Howard Belsey, Professor für Kunstgeschichte an der Universität Wellington, einem fiktiven Ort nahe Boston, Spezialist für Rembrandt, weiß, liberal, politisch korrekt. Er zeigt seinen Studenten einen Rembrandt, „der weder Regelverletzer war noch Originalgenie, sondern Konformist. Hatte sie aufgefordert, den Begriff »Genie« zu hinterfragen, und in der nachfolgenden Stille das bekannte Bild vom Rebellen gegen das ihm wahrscheinlichere vom guten Kunsthandwerker gesetzt, der malte, was von reichen Kunden verlangt wurde. Howard hatte sie aufgefordert, sich die Schönheit als die Maske der Macht vorzustellen und die Ästhetik als wahrhaft »erlesene« Sprache der Diskriminierung. Er versprach ihnen ein Seminar, das alle ihre Glaubenssätze von der humanen Erlösungskraft dessen, was gemeinhin als »Kunst« bezeichnet wird, infrage stellte. »Die Kunst ist der große Mythos des Abendlands«, verkündete er – etzt schon im sechsten Jahr hintereinander. »Ein Mythos, mit dem wir uns sowohl trösten als erschaffen.« Alle schrieben das mit.”

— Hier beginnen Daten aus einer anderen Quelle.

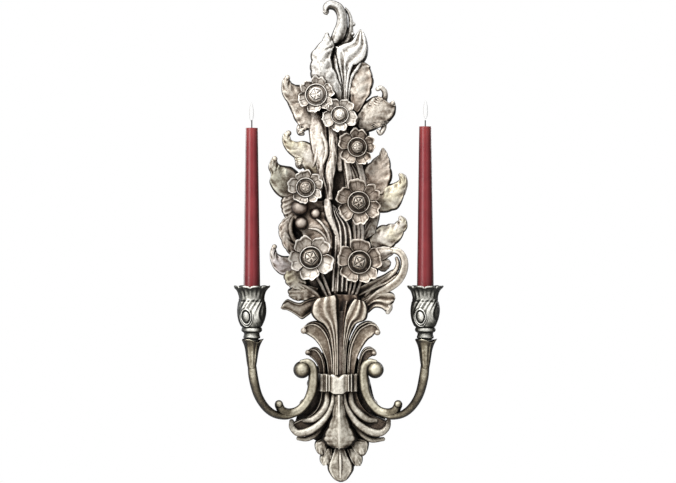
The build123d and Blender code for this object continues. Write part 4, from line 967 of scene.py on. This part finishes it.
# ---- fixings: CAD nodes shown as they are ---------------------------------------------------------------
def plated_steel():
    """Zinc plate: grey with a cloudy bloom and fine grain, both from noise."""
    look = Look("zinc_plated_steel")
    place = look.node("ShaderNodeTexCoord", output=3)
    cloud = look.noise(place, 300, 4)
    colour = look.mix(cloud.between(0.35, 0.65), (0.34, 0.34, 0.33), (0.50, 0.49, 0.46))
    grain = look.node("ShaderNodeBump", None,
                      {"Strength": 0.2, "Distance": 0.0003, "Height": look.noise(place, 900)})
    return look.finish(Base_Color=colour, Metallic=0.9, Roughness=cloud * 0.3 + 0.22, Normal=grain)


steel_look = plated_steel()
SHOWN_NODES = {steel_look: ("joining_screws", "cup_screws", "arm_screws", "keyhole_hanger",
                            "hanger_screws"),
               wick_look: ("left_wick", "right_wick")}
for look, names in SHOWN_NODES.items():
    for name in names:
        bpy.data.objects[name].data.materials.clear()
        bpy.data.objects[name].data.materials.append(look)

# ---- floor, light and camera ----------------------------------------------------------------------------
FLOOR_Z = -0.78


def pale_floor():
    """Plain pale paint with a faint cloud from noise."""
    look = Look("pale_floor")
    cloud = look.noise(look.node("ShaderNodeTexCoord", output=3), 6)
    colour = look.mix(cloud.between(0.3, 0.7), (0.80, 0.79, 0.77), (0.86, 0.85, 0.83))
    return look.finish(Base_Color=colour, Roughness=0.8)


bpy.ops.mesh.primitive_circle_add(vertices=96, radius=1.5, fill_type="NGON", location=(0, -0.4, FLOOR_Z))
floor = bpy.context.object
floor.name = "pale_floor"
floor.data.materials.append(pale_floor())


def lamp(name, at, aim, size, power):
    """A square soft light at a place, turned towards another."""
    light = bpy.data.lights.new(name, "AREA")
    light.energy, light.size = power, size
    holder = bpy.data.objects.new(name, light)
    holder.location = at
    holder.rotation_euler = (Vector(aim) - Vector(at)).to_track_quat("-Z", "Y").to_euler()
    bpy.context.collection.objects.link(holder)


lamp("key", (-1.0, -1.3, 1.35), (0, 0, -0.15), 0.5, 66)
lamp("fill", (1.2, -2.2, 0.0), (0, 0, -0.2), 1.0, 4)
lamp("left", (-1.4, -1.55, 0.0), (0, 0, -0.2), 0.5, 12)
lamp("top", (0.1, -0.3, 1.4), (0, 0, -0.1), 0.6, 8)
lamp("back_left", (1.3, 1.7, 0.5), (0, 0, -0.15), 1.0, 22)
lamp("back_right", (-1.5, 1.2, 0.0), (0, 0, -0.15), 1.0, 14)
world = bpy.data.worlds.new("studio")
bpy.context.scene.world = world
world.use_nodes = True
sky = world.node_tree.nodes
sky.clear()
seen = sky.new("ShaderNodeLightPath")
strength = sky.new("ShaderNodeMapRange")
strength.inputs["To Min"].default_value = 0.2  # light that the white room throws on the sconce
strength.inputs["To Max"].default_value = 1.0  # the room as it is seen
background = sky.new("ShaderNodeBackground")
background.inputs["Color"].default_value = (1, 1, 1, 1)
output = sky.new("ShaderNodeOutputWorld")
world.node_tree.links.new(seen.outputs["Is Camera Ray"], strength.inputs["Value"])
world.node_tree.links.new(strength.outputs[0], background.inputs["Strength"])
world.node_tree.links.new(background.outputs[0], output.inputs["Surface"])
bpy.context.scene.view_settings.view_transform = "Standard"

EYE = (-0.0007, -3.2, -0.1694)  # straight in front of the sconce's middle
LENS, SENSOR = 126.23, 36.0
lens = bpy.data.cameras.new("view")
lens.lens, lens.sensor_width = LENS, SENSOR
camera = bpy.data.objects.new("view", lens)
camera.location = EYE
camera.rotation_euler = (PI / 2, 0, 0)
bpy.context.collection.objects.link(camera)
bpy.context.scene.camera = camera
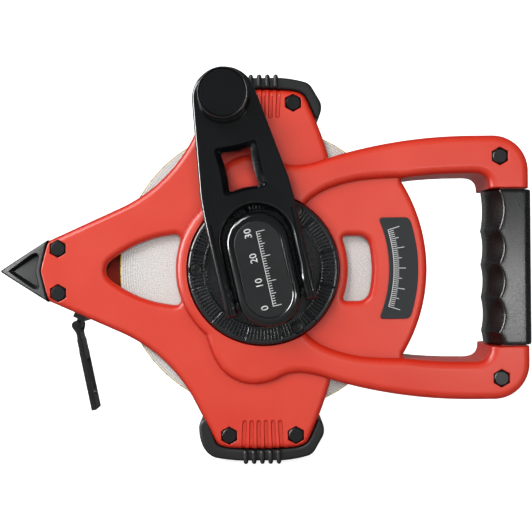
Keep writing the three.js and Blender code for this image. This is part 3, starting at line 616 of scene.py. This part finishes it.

Howards Gegenspieler ist Monty (Montague) Kipps, wie Howard Rembrandt-Experte, protestantisch-britisch, konservativ-religiös. Er ist schwarz, doch er sieht keinen Anlass, die Hautfarbe als politische Kategorie einzusetzen. Wie’s Zadie Smiths Zufall will, kommt Monty Kipps für ein Jahr an die Universität Wellington, die Familie zieht in die Nachbarschaft der Belseys. In Wellington wird er als homophob und rassistisch gemobbt, hinter den Intrigen stehen aber, wie immer, persönliche Gereiztheiten. “Howard hatte Monty noch nie leiden können, was allerdings auch kein Wunder war. Montys rechtslastige Bilderstürmerei musste jedem liberal gesinnten Menschen sauer aufstoßen. Doch wirklich gehasst hatte er ihn erst, als ihm vor drei Jahren zu Ohren kam, dass Kipps ebenfalls an einem Rembrandt-Buch schrieb.” “Erst zwei Tage zuvor hatte Kipps im Wellington Herald Howards Affirmative Action Committee scharf angegriffen. Das heißt, er war nicht nur mit den Zielen des Komitees ins Gericht gegangen, sondern hatte geradezu sein Existenzrecht bestritten. Hatte Howard und »seiner Anhängerschaft« vorgeworfen, nur liberale Positionen gelten zu lassen und konservative systematisch vom Campus zu verbannen.” Die Positionen, das ist eine der Künste Zadie Smiths, sind ironisch vertauscht.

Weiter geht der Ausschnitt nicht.